For ‘Time Out New York’ magazine
Mika Rottenberg’s unsettling videos – eccentric characters manning absurdist assembly lines – have already earned the artist fans, thanks to standout pieces in group shows over the past year. For her first solo show in New York (one large-scale video installation and a selection of drawings), the young artist ups the ante on her signature format, drawing an unnerving analogy between dough and the human body.
The video is set in a claustrophobically small, distinctly low-tech dough-packaging factory, where decorative touches – bunches of flowers, piles of towels, spray bottles – also suggest a beauty salon. As it is massaged by women in tidy uniforms, the dough clearly stands in for flesh. But far from evoking the pampered form of a spa client, the dough assumes the shape of the workers¹ bodies: An obese woman at the head of the line kneads globs of the stuff, as voluminous as her own flesh, into a skinny rope that she then passes into the elongated hands of a tall, thin woman.
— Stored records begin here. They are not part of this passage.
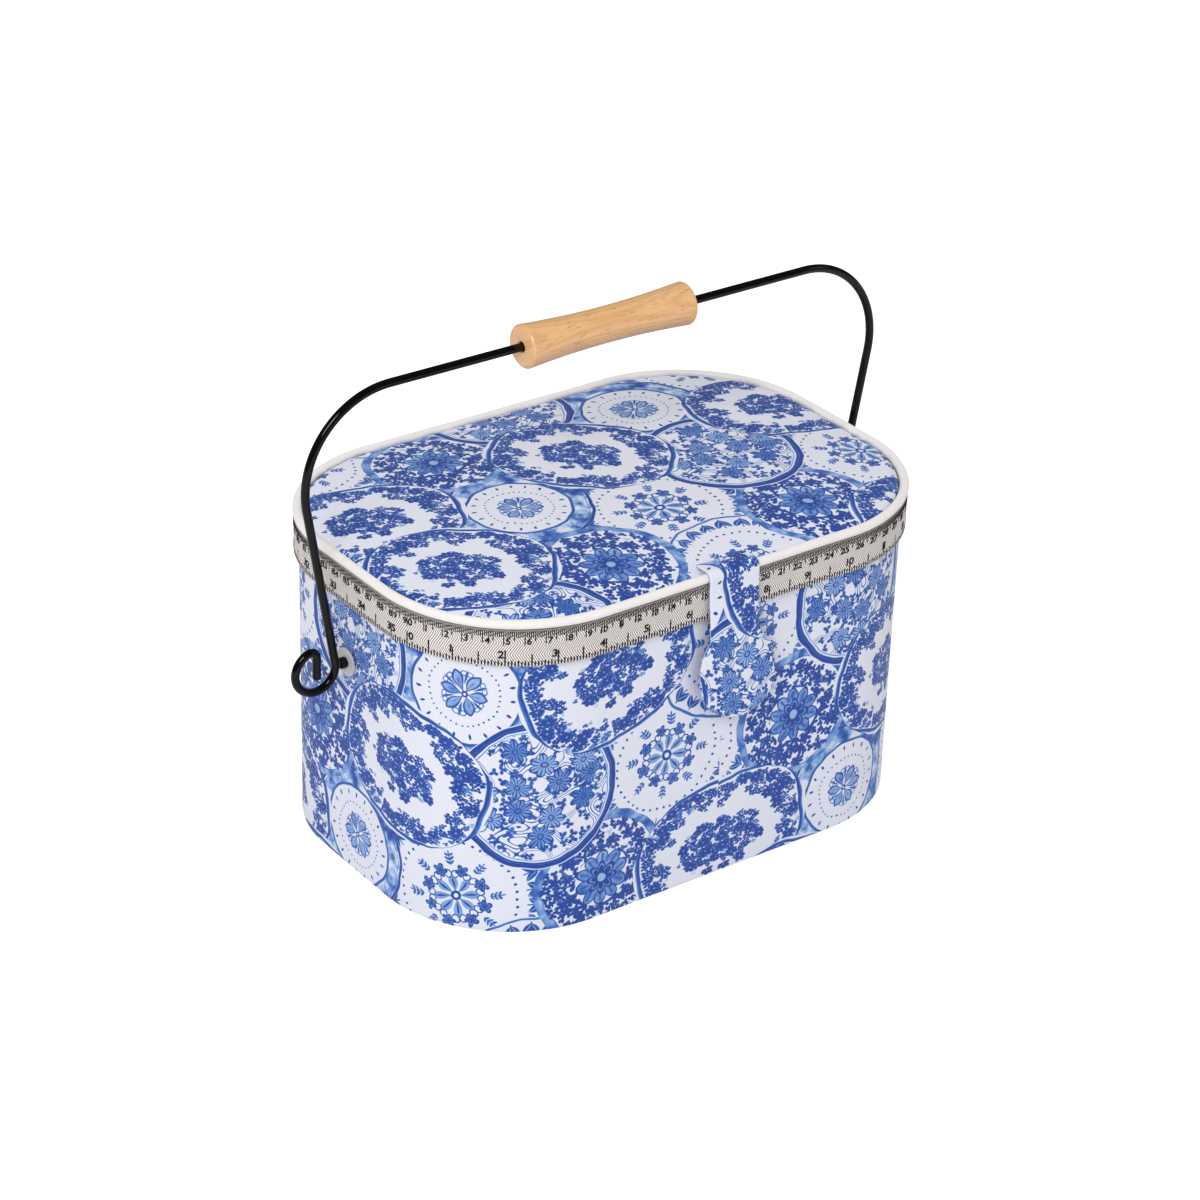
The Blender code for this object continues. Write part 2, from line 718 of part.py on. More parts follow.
def build_bail(finish, bail_axis, grip_axis):
    """The wire bail with a curl at each foot, and the turned grip on its bar."""
    half = bail_half_path()
    right = [(x, pivot_back, z) for x, z in half]
    left = [(-x, pivot_back, z) for x, z in half[:0:-1]]
    wire("bail_wire", left + right, finish["black_wire"], bail_axis)
    reach = grip_length / 2
    edge_radius = grip_end_radius - grip_edge_round
    bore = wire_radius + grip_bore_gap
    section = [(-reach, bore), (-reach, edge_radius)]
    for step in range(-grip_steps, grip_steps + 1):
        share = step / grip_steps
        radius = grip_waist_radius + (grip_end_radius - grip_waist_radius) * share * share
        section.append((share * (reach - grip_edge_round), radius))
    section += [(reach, edge_radius), (reach, bore)]
    turned("wood_grip", section, (0, pivot_back, bail_top), "X", finish["wood"], grip_axis, bored=True)


def main():
    clear_scene()
    finish = make_finishes()
    lid_axis = make_axis("lid_hinge_axis", (0, hinge_back, lid_line_height))
    tab_axis = make_axis("tab_axis", (0, tab_axis_front, tab_axis_height), lid_axis)
    bail_axis = make_axis("bail_axis", (0, pivot_back, pivot_height))
    grip_axis = make_axis("grip_axis", (0, pivot_back, bail_top), bail_axis)
    build_box(finish)
    build_tray(finish)
    build_lid_top(finish, lid_axis)
    build_lid_rim(finish, lid_axis)
    build_lid_inside(finish, lid_axis)
    build_hinge(finish, lid_axis)
    build_ribbons(finish)
    build_strap(finish, lid_axis)
    build_tab(finish, tab_axis)
    build_pivots(finish, bail_axis)
    build_bail(finish, bail_axis, grip_axis)


main()
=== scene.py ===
"""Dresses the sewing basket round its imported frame: printed cloth, tape trim, piping, wire bail and
wooden grip."""

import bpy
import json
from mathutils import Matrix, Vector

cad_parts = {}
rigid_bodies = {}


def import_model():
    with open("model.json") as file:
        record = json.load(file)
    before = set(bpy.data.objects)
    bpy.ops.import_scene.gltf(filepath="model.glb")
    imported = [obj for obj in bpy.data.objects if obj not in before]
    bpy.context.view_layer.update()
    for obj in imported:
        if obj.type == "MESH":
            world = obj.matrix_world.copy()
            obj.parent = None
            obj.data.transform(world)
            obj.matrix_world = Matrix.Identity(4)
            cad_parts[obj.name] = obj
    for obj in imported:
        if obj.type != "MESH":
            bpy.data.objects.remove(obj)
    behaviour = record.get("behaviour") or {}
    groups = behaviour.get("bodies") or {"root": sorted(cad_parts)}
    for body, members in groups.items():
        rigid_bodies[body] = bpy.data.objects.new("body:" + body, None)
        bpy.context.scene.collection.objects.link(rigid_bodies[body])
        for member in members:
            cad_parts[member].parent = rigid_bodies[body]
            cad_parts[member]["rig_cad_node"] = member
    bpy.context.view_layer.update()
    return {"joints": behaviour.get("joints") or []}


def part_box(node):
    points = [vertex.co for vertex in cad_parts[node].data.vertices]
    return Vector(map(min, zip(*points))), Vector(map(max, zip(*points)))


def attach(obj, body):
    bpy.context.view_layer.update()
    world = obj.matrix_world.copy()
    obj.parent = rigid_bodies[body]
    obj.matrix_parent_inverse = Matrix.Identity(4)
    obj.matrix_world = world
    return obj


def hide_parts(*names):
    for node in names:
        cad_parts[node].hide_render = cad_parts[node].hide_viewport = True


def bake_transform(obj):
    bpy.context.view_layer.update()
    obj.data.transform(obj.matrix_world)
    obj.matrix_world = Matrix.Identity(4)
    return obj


bl_info = {
    "name": "Sewing Basket",
    "version": (1, 0, 0),
    "blender": (4, 5, 0),
    "location": "View3D > Sidebar > Sewing Basket",
    "description": "Makes the pieces and finishes of a cloth-covered sewing basket",
    "category": "Object",
}

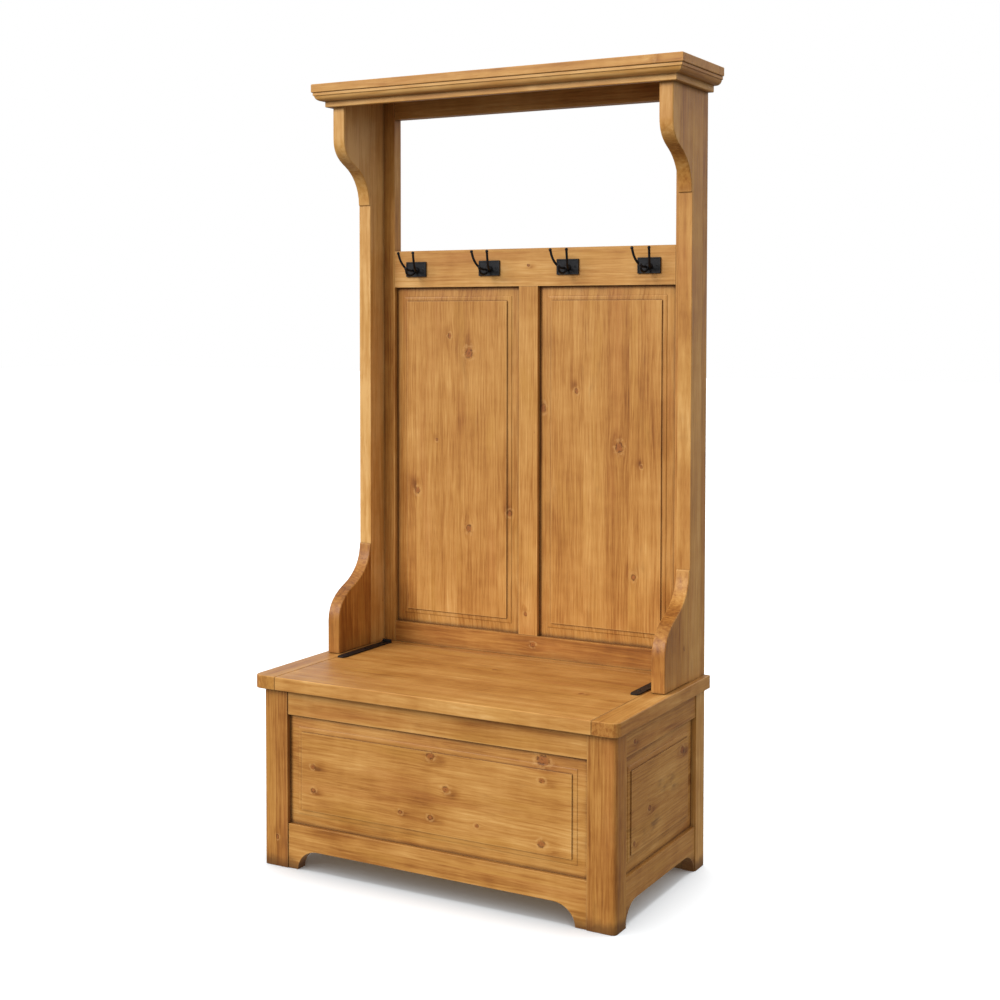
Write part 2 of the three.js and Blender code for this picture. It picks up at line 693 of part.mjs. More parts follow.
const cornice = new THREE.Group();
cornice.position.set(0, 0, CORNICE_LOW);

function cornicePlan() {
  const plan = new THREE.Shape();
  plan.moveTo(-CORNICE_HALF, CORNICE_FRONT);
  plan.lineTo(CORNICE_HALF, CORNICE_FRONT);
  plan.lineTo(CORNICE_HALF, 0);
  plan.lineTo(-CORNICE_HALF, 0);
  plan.closePath();
  return plan;
}

const corniceBoard = easedBoard(cornicePlan(), [0, CORNICE_TOP - CORNICE_LOW]);
place(cornice, 'cornice_board', corniceBoard, waxedPine, [0, 0, 0]);

// Section of the moulding, in (distance in from the edge of the board, height): a fillet, a
// small quirk, a quarter round, a step and a plain lower band with a rounded arris.
function mouldingSection() {
  const top = -GAP;
  const section = new THREE.Shape();
  section.moveTo(MOULD_DEPTH, top);
  section.lineTo(MOULD_DEPTH, -34.5);
  section.lineTo(27.5, -34.5);
  section.quadraticCurveTo(25, -34.5, 25, -32);
  section.lineTo(25, -20);
  section.lineTo(18.5, -20);
  section.quadraticCurveTo(6.5, -18.5, 5.5, -7.5);
  section.lineTo(3, -7.5);
  section.lineTo(3, top);
  section.closePath();
  return section;
}

// Pushes the section from 0 to 1 and maps each vertex, so the ends can be mitred.
function runMoulding(map) {
  const run = push(mouldingSection(), 1, 5);
  const position = run.attributes.position;
  for (let i = 0; i < position.count; i += 1) {
    const [x, y, z] = map(position.getX(i), position.getY(i), position.getZ(i) > 0.5);
    position.setXYZ(i, x, y, z);
  }
  run.computeVertexNormals();
  return run;
}

const MITRE_GAP = 0.2;
const frontMoulding = runMoulding((inset, z, atEnd) => {
  const reach = CORNICE_HALF - inset - MITRE_GAP;
  return [atEnd ? reach : -reach, CORNICE_FRONT + inset, z];
});
place(cornice, 'cornice_moulding_front', frontMoulding, waxedPine, [0, CORNICE_FRONT, 0]);

for (const [name, side] of SIDES) {
  const moulding = runMoulding((inset, z, atEnd) => {
    const atWall = atEnd === (side > 0);
    const y = atWall ? 0 : CORNICE_FRONT + inset + MITRE_GAP;
    return [side * (CORNICE_HALF - inset), y, z];
  });
  const datum = [side * CORNICE_HALF, 0, 0];
  place(cornice, `cornice_moulding_${name}`, moulding, waxedPine, datum);
}

// ---------------------------------------------------------------- coat hooks

const hooks = new THREE.Group();
hooks.position.set(0, FRAME_FRONT - GAP, HOOK_MIDDLE);

const PRONG_RADIUS = 2.9;
const PRONG_SIDES = 8;
const PRONG_STEPS = 12;
const BALL_RADIUS = 4;

function prong(points) {
  const path = new THREE.CatmullRomCurve3(points.map((p) => new THREE.Vector3(...p)));
  const section = new THREE.Shape();
  section.absarc(0, 0, PRONG_RADIUS, 0, 2 * Math.PI);
  const tube = new THREE.ExtrudeGeometry(section, {
    extrudePath: path,
    steps: PRONG_STEPS,
    curveSegments: PRONG_SIDES / 2,
    bevelEnabled: false,
  });
  const end = points[points.length - 1];
  return join(tube, new THREE.SphereGeometry(BALL_RADIUS, 10, 8).translate(...end));
}

// One hook, drawn about the middle of the back of its plate: the plate has a raised rim and
// a boss, two prongs spread and rise to the top of the rail, and a short one curls up below.
function coatHook() {
  const w = HOOK_HALF_WIDTH;
  const h = HOOK_HALF_HEIGHT;
  const RIM = 3;
  const RIM_HIGH = 1.2;
  const plate = block([-w, w], [-HOOK_PLATE, 0], [-h, h]);
  const tray = block(
    [-w + RIM, w - RIM],
    [-HOOK_PLATE - 1, -HOOK_PLATE + RIM_HIGH],
    [-h + RIM, h - RIM],
  );
  const boss = new THREE.SphereGeometry(8, 14, 8).scale(1.25, 0.8, 1).translate(0, -3.5, -2);
  const trimmed = cut(boss, block([-20, 20], [0, 20], [-20, 20]));
  const uppers = [-1, 1].map((side) =>
    prong([
      [side * 3, -5, -3],
      [side * 9, -20, -3],
      [side * 15, -35, 6],
      [side * 19.5, -46, 22],
      [side * 21.5, -52, 39],
    ]),
  );
  const lower = prong([
    [0, -5, -5],
    [0, -20, -14],
    [0, -36, -16],
    [0, -47, -11],
    [0, -51, 0],
  ]);
  return join(cut(plate, tray), trimmed, ...uppers, lower);
}

HOOK_PLACES.forEach((x, i) => {
  const mesh = place(hooks, `coat_hook_${i + 1}`, coatHook(), blackIron, [0, 0, 0]);
  mesh.position.set(x, 0, 0);
});

// ---------------------------------------------------------------- the whole bench

const bench = new THREE.Group();
bench.position.set(0, -SEAT_FRONT / 2, 0);
bench.add(chest, seat, lid, upper, cornice, hooks);
export default bench;
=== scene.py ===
"""Pine hall bench with a storage chest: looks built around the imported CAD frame."""

import json
import math
import random

import bmesh
import bpy
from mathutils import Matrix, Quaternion, Vector


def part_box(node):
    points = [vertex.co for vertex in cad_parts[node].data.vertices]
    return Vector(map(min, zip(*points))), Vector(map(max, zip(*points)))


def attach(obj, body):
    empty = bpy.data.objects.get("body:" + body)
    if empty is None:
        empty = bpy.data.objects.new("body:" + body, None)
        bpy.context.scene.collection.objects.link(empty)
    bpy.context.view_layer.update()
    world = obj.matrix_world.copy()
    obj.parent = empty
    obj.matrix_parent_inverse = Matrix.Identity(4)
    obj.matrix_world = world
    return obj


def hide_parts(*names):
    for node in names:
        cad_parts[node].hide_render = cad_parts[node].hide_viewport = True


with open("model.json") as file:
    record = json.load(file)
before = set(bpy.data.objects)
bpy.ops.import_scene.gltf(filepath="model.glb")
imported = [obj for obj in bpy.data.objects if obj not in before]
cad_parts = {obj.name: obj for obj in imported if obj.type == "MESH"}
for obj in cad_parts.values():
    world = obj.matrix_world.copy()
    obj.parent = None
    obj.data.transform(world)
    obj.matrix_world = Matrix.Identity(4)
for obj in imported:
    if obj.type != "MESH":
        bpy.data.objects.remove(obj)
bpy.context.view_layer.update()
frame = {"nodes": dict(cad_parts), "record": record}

scene = bpy.context.scene
NODES = frame["nodes"]
SLOT_OF = {s["node"]: s["material_slot"] for s in frame["record"]["subparts"]}
BODY_OF = {n: b for b, ns in frame["record"]["behaviour"]["bodies"].items() for n in ns}

# ------------------------------------------------------------------ camera

CAMERA_AT = (1.7866, -3.1323, 1.2711)
CAMERA_TURN = math.radians(29.0)
CAMERA_DROP = math.radians(-2.37)
CAMERA_ROLL = math.radians(-0.07)
LENS = 56.18
SHIFT_X = -0.0011
SHIFT_Y = -0.1135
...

Rottenberg renders grotesque both dough and flesh, baking and beautification. But fantastical moments lighten the pervasive sense of disgust. In one scenario, a woman sniffs flowers to which she is allergic, and her falling tears keep the rising mixture moist. But it is the abject subject matter of the artist’s drawings – which echo the video’s references to beauty parlor workstations, but also feature projectile vomiting, vats of yellow liquid and swarms of disembodied, snapping jaws – that laces this auspicious and entertaining solo debut with menace.